[3D code data]
* * * *
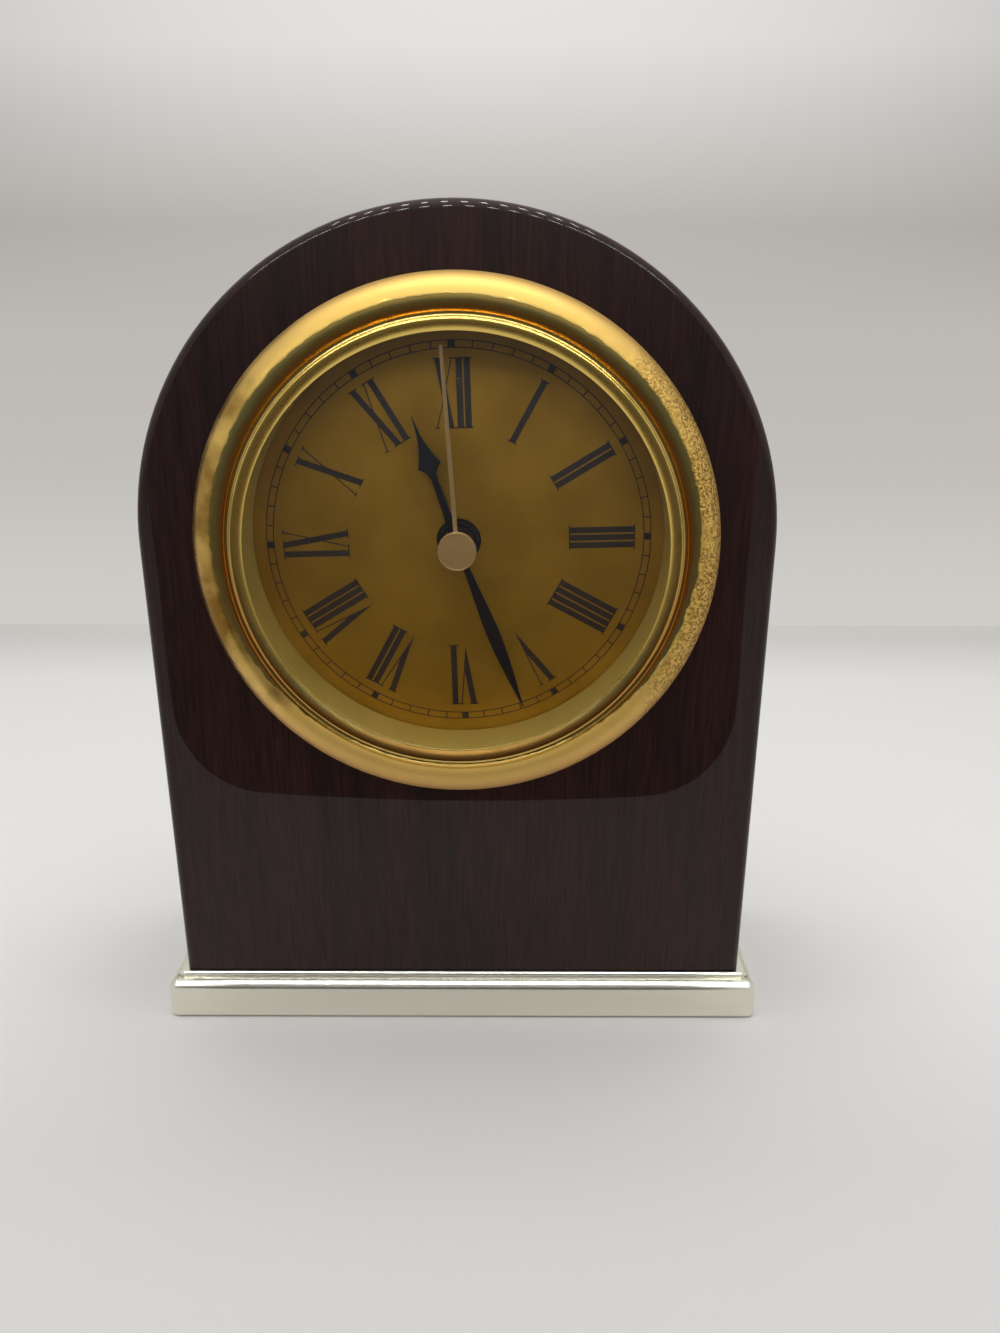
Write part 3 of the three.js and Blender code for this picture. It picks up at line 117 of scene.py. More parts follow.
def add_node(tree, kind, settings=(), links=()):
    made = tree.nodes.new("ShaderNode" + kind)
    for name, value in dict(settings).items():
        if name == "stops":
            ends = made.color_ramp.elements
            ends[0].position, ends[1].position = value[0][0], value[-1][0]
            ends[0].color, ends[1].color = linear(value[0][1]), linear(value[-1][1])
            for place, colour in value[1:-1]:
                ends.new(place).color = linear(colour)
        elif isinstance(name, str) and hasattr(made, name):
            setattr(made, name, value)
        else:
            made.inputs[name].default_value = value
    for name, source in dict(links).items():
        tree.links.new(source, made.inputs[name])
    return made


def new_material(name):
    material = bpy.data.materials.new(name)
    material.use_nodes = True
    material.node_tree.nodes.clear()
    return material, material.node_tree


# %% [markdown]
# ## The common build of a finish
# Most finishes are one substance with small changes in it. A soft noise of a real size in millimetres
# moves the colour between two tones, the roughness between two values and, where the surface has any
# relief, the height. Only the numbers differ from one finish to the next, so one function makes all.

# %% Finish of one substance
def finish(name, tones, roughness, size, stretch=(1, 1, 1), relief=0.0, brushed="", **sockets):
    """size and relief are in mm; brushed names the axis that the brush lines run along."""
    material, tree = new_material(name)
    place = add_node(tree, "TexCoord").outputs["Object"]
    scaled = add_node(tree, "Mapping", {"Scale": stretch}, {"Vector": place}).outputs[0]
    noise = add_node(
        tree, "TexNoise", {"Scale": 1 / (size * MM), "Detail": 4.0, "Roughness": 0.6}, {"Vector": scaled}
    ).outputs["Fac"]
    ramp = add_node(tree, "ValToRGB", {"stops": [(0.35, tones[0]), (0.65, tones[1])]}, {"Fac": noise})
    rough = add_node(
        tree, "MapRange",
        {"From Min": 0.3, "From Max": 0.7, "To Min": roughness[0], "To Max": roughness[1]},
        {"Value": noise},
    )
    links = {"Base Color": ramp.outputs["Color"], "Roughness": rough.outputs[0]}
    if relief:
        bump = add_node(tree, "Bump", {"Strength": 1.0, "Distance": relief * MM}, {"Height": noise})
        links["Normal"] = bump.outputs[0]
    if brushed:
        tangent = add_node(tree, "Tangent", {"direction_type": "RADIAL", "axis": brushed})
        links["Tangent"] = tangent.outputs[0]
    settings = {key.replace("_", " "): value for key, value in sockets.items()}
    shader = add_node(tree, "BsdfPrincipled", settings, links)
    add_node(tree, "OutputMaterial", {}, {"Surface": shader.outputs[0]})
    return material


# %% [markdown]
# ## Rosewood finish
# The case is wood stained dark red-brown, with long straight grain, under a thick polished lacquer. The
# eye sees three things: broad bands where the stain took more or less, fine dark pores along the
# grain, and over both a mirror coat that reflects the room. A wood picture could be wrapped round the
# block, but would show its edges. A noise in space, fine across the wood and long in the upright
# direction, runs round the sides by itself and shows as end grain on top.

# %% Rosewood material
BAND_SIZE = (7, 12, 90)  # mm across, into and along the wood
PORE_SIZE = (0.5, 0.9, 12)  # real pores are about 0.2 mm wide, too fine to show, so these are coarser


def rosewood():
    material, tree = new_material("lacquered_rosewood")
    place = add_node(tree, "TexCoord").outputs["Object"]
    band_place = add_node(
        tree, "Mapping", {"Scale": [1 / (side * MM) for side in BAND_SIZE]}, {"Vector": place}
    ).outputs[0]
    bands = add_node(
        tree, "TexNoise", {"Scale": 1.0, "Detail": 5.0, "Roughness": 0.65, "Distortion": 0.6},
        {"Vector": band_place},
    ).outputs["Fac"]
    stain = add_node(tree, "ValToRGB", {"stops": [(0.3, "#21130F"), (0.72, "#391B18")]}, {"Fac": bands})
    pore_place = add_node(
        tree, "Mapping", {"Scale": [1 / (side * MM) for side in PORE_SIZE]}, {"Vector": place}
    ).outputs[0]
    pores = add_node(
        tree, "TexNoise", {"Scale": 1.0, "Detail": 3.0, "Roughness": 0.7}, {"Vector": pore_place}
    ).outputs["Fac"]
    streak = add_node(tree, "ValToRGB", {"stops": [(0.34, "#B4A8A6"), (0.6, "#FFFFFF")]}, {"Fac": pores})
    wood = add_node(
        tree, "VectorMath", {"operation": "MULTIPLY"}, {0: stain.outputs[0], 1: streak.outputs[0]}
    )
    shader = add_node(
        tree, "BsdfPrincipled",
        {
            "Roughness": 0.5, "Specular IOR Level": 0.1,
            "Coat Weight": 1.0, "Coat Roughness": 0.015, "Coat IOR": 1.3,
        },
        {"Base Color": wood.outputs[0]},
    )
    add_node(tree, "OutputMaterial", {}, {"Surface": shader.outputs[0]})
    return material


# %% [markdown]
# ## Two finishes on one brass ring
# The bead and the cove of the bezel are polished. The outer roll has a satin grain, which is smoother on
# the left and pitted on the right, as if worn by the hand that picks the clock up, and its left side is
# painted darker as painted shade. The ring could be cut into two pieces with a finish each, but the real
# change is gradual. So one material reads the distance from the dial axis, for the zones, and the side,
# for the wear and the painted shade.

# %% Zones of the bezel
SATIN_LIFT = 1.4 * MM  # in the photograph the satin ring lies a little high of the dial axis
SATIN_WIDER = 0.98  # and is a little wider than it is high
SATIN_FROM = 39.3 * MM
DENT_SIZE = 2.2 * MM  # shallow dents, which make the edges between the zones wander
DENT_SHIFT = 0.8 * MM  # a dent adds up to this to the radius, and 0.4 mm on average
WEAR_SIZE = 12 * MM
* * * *
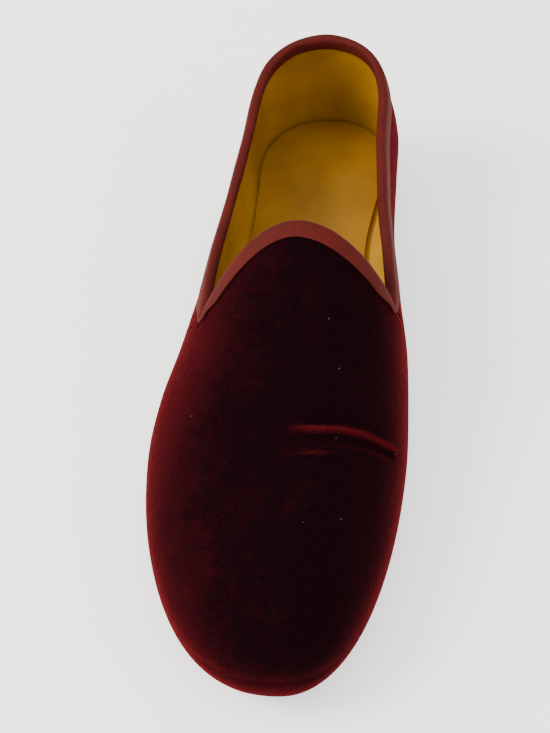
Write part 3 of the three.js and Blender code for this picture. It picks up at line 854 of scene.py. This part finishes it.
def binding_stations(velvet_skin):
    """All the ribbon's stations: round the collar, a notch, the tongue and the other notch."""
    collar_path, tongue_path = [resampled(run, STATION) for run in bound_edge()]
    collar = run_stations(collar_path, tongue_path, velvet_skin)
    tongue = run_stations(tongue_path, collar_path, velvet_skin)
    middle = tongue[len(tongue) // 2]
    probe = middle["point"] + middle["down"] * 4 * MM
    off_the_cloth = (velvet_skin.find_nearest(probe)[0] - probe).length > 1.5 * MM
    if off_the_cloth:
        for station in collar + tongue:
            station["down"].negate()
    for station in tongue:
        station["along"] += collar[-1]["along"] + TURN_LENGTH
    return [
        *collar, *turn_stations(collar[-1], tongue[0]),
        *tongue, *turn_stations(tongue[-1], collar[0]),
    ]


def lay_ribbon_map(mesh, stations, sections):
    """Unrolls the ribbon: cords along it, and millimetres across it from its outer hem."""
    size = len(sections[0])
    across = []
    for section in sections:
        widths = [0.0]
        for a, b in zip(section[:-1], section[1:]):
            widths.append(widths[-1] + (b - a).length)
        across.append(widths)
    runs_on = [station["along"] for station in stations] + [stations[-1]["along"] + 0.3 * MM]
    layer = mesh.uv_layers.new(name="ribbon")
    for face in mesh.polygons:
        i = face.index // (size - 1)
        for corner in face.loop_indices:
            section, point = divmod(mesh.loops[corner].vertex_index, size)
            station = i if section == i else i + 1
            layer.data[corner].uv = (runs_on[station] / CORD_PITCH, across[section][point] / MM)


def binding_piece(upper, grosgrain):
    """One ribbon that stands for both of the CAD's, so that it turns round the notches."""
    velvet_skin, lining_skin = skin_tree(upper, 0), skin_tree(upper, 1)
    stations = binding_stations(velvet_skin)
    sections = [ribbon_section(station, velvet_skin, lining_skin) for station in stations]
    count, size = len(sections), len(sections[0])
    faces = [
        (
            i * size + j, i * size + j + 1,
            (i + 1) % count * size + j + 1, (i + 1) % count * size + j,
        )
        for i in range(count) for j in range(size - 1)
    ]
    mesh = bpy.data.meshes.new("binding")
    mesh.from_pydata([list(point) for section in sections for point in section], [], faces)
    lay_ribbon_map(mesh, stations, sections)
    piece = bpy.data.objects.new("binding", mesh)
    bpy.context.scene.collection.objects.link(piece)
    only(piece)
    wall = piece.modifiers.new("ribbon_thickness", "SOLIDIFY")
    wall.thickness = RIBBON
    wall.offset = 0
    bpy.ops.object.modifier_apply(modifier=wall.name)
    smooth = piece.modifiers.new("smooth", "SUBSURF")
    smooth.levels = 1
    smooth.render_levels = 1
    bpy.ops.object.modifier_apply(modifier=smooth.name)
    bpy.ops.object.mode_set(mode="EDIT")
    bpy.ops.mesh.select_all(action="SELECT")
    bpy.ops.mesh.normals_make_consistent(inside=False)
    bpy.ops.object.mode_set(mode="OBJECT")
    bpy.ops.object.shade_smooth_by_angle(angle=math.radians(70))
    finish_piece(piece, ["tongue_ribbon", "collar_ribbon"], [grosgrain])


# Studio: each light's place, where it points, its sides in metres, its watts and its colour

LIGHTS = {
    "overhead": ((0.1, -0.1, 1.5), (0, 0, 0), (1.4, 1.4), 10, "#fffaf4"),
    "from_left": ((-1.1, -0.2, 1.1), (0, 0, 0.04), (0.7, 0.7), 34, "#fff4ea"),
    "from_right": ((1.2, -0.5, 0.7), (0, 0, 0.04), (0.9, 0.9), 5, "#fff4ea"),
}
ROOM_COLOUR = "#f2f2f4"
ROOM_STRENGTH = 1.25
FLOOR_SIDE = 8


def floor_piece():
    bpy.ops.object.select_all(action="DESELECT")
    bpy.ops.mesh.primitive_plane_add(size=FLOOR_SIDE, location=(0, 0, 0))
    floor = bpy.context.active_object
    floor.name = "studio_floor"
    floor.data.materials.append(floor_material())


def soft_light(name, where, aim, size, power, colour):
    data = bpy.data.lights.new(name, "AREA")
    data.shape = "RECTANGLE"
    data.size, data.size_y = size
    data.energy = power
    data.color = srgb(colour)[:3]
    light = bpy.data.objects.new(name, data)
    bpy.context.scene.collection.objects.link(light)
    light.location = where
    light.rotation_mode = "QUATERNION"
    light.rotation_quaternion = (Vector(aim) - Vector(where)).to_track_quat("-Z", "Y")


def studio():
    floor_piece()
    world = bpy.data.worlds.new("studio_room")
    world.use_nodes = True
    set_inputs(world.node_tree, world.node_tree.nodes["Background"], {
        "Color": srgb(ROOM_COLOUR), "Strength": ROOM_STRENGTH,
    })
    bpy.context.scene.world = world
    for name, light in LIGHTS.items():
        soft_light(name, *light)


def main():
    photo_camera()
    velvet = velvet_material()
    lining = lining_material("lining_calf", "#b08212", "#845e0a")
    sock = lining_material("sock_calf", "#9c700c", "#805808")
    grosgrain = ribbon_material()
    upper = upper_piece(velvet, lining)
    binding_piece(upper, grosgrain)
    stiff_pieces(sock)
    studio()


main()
* * * *
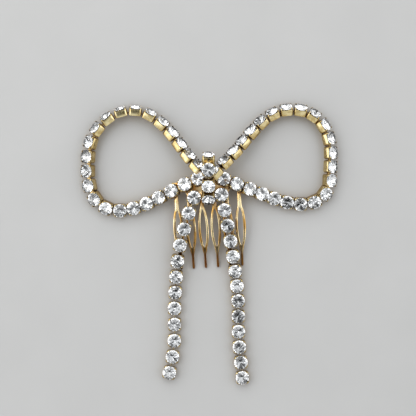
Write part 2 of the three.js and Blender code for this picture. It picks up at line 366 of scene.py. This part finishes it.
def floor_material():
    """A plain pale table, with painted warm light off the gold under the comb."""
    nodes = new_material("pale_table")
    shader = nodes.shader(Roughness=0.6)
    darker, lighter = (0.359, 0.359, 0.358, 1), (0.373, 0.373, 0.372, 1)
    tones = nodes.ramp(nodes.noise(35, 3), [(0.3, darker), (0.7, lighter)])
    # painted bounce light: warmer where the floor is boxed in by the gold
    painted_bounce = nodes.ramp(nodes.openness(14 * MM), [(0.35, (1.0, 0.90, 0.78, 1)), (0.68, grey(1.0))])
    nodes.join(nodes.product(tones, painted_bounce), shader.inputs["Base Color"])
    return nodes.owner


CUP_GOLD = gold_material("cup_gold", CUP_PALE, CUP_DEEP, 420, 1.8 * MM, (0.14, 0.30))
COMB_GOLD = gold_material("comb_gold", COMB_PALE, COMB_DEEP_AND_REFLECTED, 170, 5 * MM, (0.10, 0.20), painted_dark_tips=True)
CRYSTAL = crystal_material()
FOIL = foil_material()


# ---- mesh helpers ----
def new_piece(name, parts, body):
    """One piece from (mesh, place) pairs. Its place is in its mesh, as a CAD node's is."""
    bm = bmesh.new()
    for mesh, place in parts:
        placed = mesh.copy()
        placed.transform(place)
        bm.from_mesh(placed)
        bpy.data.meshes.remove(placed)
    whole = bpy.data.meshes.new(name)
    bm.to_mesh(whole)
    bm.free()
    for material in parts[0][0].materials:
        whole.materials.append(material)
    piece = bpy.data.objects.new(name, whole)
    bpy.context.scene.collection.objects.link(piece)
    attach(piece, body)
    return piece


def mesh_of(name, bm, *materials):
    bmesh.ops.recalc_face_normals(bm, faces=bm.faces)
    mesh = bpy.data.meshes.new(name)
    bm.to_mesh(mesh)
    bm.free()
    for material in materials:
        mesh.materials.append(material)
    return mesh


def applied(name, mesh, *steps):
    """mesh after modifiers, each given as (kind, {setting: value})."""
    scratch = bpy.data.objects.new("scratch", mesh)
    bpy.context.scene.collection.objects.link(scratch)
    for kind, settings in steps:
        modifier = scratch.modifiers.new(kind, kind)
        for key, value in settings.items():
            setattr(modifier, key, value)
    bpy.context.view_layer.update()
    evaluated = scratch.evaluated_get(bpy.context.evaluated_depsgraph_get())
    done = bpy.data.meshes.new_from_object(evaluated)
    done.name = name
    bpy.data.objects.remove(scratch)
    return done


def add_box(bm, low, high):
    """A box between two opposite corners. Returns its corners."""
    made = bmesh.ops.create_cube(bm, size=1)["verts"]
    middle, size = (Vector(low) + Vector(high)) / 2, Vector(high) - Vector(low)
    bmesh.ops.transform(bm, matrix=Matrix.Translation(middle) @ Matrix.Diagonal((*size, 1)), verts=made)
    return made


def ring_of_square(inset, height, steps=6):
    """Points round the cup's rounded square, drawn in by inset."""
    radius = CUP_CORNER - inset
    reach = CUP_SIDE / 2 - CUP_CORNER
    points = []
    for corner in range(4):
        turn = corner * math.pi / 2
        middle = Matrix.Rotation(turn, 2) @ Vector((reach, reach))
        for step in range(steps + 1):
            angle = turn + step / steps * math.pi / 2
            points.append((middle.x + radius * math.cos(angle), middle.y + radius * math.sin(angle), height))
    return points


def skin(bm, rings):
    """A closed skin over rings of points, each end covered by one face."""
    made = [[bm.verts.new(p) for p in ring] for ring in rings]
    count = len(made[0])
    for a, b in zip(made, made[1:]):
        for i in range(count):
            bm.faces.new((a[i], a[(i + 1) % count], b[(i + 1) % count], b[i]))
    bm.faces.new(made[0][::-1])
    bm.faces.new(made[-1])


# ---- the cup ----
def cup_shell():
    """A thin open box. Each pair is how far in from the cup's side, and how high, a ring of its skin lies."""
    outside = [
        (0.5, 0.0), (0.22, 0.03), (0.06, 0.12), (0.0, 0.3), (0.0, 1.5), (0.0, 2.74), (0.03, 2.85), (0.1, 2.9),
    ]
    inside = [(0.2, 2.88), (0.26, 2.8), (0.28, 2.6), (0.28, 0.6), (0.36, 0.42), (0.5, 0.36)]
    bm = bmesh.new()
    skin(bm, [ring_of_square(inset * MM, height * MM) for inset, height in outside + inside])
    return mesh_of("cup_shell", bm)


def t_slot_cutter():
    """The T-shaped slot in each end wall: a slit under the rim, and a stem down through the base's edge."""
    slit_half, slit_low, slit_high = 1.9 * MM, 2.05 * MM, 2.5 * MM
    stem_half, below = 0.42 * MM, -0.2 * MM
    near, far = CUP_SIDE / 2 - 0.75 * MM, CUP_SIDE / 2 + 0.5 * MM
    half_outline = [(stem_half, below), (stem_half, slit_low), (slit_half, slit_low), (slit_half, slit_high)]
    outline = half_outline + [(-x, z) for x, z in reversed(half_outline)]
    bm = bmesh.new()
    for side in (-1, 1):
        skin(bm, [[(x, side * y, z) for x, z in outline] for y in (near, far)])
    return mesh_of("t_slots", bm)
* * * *
_EXERCISE DESCRIPTION_.
In the data above, find the line that contains "Write part 2" and the line that contains "return nodes.owner". Repeat exactly those lines and every line between them, and only those.

_RESPONSE_.
Write part 2 of the three.js and Blender code for this picture. It picks up at line 366 of scene.py. This part finishes it.
def floor_material():
    """A plain pale table, with painted warm light off the gold under the comb."""
    nodes = new_material("pale_table")
    shader = nodes.shader(Roughness=0.6)
    darker, lighter = (0.359, 0.359, 0.358, 1), (0.373, 0.373, 0.372, 1)
    tones = nodes.ramp(nodes.noise(35, 3), [(0.3, darker), (0.7, lighter)])
    # painted bounce light: warmer where the floor is boxed in by the gold
    painted_bounce = nodes.ramp(nodes.openness(14 * MM), [(0.35, (1.0, 0.90, 0.78, 1)), (0.68, grey(1.0))])
    nodes.join(nodes.product(tones, painted_bounce), shader.inputs["Base Color"])
    return nodes.owner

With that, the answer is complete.